I’ll be your strength,
He’ll be your hope.
Joy Cometh!
Is there such a word? Because you know I’m not opposed to making one up.
It’s the only way I know to explain it. Like I’m walking around today looking like me, sounding like me, going through the motions of me and yet…Everything looks and sounds a little odd.
I struck up a conversation with him, ==>> right over there, as I often do with people in this coffee shop. It began ok but after a while became a little weird and surreal as if someone turned the volume of our dialog way down. As he continued on with his monologue about his Life (happens to me all the time, I make a great PollyAnna), I wasn’t hearing him as much as I was completely keyed into his body language and facial expressions and something else that he was exuding, something unfamiliar to me. As I tried to read him and be in the moment…it hit me like a sopping wet sponge. FUTILITY. Loud and in bold letters. I didn’t recognize it at first, it’s so foreign to my thinking (Just call me Polly, I’ve managed to drop the Anna).

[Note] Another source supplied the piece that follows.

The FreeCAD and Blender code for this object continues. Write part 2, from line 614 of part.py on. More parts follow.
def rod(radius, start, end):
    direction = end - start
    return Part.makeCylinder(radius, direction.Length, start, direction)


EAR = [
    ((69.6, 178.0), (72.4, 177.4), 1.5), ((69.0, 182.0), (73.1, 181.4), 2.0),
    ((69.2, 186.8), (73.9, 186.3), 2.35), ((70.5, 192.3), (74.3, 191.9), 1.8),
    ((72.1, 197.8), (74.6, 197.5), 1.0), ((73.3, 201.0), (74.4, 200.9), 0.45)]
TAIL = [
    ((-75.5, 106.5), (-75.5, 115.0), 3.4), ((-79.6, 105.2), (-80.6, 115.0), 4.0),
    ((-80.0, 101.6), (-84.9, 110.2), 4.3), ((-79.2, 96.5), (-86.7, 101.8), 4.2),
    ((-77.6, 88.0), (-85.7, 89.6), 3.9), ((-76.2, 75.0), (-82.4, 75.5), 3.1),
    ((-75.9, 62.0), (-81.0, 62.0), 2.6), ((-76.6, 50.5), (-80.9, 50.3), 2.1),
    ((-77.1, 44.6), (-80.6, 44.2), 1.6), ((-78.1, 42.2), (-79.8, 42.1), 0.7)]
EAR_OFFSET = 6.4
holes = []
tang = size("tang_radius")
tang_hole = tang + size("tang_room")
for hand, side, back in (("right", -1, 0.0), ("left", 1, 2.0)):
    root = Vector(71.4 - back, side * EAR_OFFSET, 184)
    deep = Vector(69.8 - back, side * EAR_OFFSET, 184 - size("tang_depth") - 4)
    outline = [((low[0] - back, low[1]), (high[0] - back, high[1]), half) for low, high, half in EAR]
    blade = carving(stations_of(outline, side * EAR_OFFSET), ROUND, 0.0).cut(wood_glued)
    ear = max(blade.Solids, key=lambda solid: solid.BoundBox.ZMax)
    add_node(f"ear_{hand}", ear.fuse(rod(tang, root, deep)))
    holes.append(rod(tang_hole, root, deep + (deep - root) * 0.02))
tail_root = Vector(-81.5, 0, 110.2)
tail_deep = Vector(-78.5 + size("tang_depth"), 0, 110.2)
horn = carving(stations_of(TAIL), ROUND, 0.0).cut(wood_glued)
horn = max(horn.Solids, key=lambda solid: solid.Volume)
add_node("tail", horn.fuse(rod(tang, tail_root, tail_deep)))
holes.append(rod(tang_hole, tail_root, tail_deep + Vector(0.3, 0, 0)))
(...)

I’m trying to just ignore it now and focus instead on our intermittent conversation. (later) Ok, he’s not hearing me at all. Now the “love” I’m supposed to feel for this guy is on it’s hands and knees sneaking toward the door, great…thanks. Suddenly Self feels the need to move or go wash my hands so this stuff doesn’t get on me. (ok, maybe you should just call me Gwen and forget Polly and Anna)

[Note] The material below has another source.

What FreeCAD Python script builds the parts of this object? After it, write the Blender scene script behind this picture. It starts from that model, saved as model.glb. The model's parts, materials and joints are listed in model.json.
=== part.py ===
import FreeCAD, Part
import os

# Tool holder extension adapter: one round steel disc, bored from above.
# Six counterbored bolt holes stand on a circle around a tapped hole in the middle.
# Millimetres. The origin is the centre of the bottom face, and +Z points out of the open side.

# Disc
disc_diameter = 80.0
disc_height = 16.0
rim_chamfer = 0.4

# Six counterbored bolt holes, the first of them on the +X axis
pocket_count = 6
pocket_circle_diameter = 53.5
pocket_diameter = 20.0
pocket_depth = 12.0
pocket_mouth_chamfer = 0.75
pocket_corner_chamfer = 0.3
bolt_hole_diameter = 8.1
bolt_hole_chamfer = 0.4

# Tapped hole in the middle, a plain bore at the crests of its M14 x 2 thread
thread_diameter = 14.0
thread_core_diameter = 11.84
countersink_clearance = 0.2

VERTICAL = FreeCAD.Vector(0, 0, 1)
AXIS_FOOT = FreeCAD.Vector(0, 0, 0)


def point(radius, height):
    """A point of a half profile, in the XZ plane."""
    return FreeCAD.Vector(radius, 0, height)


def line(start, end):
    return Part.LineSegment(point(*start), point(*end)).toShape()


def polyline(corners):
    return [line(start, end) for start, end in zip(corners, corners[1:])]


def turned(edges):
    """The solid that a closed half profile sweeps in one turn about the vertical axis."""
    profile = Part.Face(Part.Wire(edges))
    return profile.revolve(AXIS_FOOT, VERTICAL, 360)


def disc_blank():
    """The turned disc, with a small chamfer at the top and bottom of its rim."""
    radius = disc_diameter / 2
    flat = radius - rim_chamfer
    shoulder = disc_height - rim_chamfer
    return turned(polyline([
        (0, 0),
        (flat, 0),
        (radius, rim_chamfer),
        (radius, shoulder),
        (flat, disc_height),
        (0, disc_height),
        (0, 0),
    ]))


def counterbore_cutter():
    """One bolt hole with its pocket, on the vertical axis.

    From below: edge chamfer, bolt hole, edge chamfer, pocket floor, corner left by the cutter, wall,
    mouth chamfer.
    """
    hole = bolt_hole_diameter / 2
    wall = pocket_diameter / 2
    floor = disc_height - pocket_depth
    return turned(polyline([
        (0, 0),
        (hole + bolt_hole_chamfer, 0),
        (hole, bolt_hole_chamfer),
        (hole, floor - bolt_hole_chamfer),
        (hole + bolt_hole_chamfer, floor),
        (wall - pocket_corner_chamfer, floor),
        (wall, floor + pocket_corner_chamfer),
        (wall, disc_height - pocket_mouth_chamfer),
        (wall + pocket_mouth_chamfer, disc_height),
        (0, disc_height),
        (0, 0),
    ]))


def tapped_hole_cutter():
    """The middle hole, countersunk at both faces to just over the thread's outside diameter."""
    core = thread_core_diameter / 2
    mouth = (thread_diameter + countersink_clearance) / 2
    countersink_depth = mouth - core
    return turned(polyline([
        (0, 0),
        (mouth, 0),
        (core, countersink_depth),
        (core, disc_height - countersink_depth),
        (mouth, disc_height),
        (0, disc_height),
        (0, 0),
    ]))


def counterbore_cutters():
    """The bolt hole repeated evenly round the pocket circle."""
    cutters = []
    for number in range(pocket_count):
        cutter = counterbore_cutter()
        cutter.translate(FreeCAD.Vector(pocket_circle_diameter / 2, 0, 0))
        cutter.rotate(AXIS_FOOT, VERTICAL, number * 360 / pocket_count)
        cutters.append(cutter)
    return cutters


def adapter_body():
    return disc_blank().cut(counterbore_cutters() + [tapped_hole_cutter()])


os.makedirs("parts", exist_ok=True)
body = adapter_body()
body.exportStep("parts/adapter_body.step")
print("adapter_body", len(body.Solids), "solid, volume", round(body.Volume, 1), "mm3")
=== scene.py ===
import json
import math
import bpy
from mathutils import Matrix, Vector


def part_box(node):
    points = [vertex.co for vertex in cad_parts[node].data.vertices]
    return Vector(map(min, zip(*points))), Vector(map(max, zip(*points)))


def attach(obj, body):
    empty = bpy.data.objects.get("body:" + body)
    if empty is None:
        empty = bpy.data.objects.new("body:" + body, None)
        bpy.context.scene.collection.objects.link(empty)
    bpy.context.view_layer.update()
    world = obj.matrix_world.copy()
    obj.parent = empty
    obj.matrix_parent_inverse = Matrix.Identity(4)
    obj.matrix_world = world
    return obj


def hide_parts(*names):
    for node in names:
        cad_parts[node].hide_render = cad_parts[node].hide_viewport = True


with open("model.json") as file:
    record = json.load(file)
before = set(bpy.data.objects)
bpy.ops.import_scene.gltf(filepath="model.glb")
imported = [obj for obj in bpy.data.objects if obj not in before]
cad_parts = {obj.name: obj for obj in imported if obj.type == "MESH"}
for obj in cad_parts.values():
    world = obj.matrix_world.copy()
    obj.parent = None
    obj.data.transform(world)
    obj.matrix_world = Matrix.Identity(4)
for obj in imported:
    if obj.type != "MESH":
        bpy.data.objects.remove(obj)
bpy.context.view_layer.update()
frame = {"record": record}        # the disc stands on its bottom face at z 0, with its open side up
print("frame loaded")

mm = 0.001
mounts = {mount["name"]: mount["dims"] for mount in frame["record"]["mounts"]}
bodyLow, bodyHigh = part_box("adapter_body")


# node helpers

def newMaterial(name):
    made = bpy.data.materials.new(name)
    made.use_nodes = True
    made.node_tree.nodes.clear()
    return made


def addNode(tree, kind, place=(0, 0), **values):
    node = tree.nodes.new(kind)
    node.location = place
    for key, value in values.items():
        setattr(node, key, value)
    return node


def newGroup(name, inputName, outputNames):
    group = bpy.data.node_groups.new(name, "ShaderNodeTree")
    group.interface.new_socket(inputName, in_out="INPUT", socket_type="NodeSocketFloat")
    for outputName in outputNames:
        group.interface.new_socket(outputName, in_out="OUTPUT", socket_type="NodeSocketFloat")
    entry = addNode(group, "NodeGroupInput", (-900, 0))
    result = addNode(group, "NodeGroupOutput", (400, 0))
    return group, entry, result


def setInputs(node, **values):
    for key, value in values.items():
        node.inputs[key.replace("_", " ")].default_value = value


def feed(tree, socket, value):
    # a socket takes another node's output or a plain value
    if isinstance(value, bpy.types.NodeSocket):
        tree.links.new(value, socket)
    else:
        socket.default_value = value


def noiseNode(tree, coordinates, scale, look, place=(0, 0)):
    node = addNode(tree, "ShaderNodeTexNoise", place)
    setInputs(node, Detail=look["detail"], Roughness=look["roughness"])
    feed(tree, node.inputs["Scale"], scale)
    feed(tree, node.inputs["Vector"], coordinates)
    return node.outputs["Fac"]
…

What is Futility really about anyway and is it a mind over matter issue? Because if it is, someone should tell him. He’s still sitting right next to me, the Futility in his mind is visible now. Thick streams of gray hopelessness are running down his legs. I try not to stare at it and instead I concentrate on his mouth forming words I can’t hear. I’m not staring but I know they’re there…thick gray pools at his feet like some kind of heavy glue. It’s making the soles of my running shoes stick to the floor. I’ve got to get out of here.